§ Rows from a dataset

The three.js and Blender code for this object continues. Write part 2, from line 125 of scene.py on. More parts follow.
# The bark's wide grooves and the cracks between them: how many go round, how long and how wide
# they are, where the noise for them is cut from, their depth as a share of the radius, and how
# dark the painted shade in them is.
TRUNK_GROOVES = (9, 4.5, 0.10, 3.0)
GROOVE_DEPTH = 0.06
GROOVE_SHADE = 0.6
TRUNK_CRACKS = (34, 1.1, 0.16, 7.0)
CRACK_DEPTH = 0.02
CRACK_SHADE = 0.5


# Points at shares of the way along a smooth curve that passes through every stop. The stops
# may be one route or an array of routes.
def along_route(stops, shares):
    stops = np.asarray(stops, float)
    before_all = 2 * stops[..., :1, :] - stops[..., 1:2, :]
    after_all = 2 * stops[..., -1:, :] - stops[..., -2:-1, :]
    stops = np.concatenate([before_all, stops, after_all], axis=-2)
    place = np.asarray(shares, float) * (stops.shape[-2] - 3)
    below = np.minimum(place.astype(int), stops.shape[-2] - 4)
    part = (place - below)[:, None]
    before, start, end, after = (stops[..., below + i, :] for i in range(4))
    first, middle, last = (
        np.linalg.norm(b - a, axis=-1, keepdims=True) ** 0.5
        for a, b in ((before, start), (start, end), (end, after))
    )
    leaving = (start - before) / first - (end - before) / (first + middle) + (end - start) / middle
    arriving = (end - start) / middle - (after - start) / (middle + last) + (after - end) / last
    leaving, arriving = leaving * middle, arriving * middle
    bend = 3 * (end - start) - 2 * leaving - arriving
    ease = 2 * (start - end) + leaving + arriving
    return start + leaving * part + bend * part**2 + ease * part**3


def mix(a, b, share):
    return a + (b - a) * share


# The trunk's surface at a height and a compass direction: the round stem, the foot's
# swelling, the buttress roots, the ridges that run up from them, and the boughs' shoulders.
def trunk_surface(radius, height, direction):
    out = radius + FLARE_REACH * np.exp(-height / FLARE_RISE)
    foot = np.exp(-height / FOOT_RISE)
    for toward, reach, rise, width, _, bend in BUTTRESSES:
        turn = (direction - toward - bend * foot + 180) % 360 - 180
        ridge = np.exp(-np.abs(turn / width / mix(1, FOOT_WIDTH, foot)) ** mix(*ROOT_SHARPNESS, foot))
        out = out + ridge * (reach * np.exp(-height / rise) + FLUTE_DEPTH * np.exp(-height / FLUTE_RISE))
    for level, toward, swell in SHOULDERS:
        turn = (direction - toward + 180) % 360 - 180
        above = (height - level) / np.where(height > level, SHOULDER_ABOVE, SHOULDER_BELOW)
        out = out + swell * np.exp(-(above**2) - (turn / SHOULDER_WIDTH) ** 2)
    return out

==

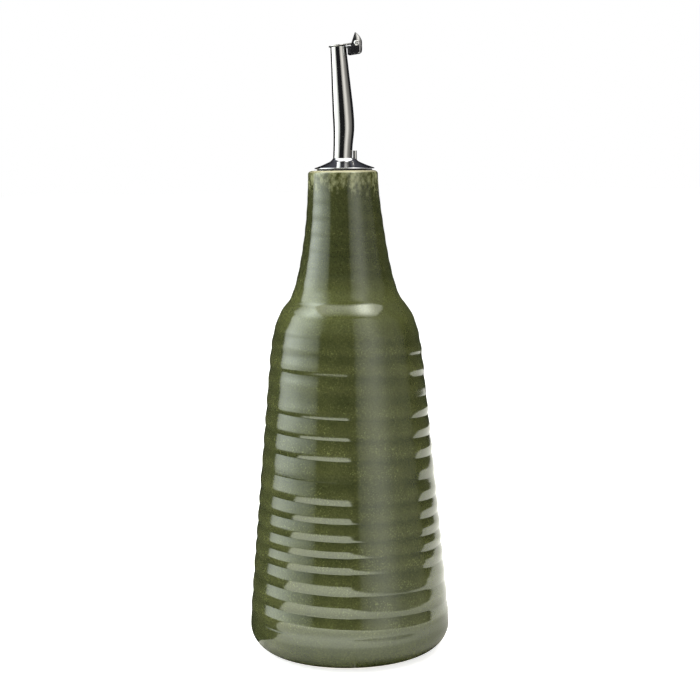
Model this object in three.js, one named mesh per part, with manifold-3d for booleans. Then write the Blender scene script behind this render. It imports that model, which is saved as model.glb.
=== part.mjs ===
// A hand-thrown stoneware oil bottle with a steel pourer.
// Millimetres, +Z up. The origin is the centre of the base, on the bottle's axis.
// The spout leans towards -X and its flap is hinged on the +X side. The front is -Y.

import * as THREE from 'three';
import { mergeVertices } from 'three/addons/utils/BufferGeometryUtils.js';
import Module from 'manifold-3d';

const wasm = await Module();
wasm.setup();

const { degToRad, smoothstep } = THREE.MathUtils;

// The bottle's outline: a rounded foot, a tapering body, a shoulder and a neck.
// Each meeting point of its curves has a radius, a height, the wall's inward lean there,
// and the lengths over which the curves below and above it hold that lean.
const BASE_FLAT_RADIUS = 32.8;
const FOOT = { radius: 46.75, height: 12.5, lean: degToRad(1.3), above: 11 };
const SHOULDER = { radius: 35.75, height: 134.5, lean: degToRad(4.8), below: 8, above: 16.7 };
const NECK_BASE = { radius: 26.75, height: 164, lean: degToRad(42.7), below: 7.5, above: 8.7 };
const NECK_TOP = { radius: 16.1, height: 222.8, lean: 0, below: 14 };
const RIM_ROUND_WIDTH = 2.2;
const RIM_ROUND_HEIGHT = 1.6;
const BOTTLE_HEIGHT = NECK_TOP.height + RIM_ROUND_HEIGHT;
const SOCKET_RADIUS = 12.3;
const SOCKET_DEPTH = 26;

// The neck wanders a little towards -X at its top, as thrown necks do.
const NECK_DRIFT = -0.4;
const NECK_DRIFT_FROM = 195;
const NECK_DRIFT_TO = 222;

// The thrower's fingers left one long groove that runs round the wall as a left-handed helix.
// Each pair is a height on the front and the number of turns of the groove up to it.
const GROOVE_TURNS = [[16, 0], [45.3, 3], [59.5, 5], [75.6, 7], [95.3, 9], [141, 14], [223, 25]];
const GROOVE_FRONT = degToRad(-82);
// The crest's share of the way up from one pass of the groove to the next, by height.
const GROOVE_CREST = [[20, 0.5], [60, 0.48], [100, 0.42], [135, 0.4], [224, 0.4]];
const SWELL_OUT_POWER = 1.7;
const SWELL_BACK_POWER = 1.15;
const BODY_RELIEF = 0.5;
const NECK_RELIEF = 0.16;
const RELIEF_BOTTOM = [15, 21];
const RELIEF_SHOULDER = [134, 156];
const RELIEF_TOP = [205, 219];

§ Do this
From the records above, extract exactly and only the lines that begin at the line with "The three.js and" and stop after the line with "CRACK_SHADE = 0.5".

§ Task answer
The three.js and Blender code for this object continues. Write part 2, from line 125 of scene.py on. More parts follow.
# The bark's wide grooves and the cracks between them: how many go round, how long and how wide
# they are, where the noise for them is cut from, their depth as a share of the radius, and how
# dark the painted shade in them is.
TRUNK_GROOVES = (9, 4.5, 0.10, 3.0)
GROOVE_DEPTH = 0.06
GROOVE_SHADE = 0.6
TRUNK_CRACKS = (34, 1.1, 0.16, 7.0)
CRACK_DEPTH = 0.02
CRACK_SHADE = 0.5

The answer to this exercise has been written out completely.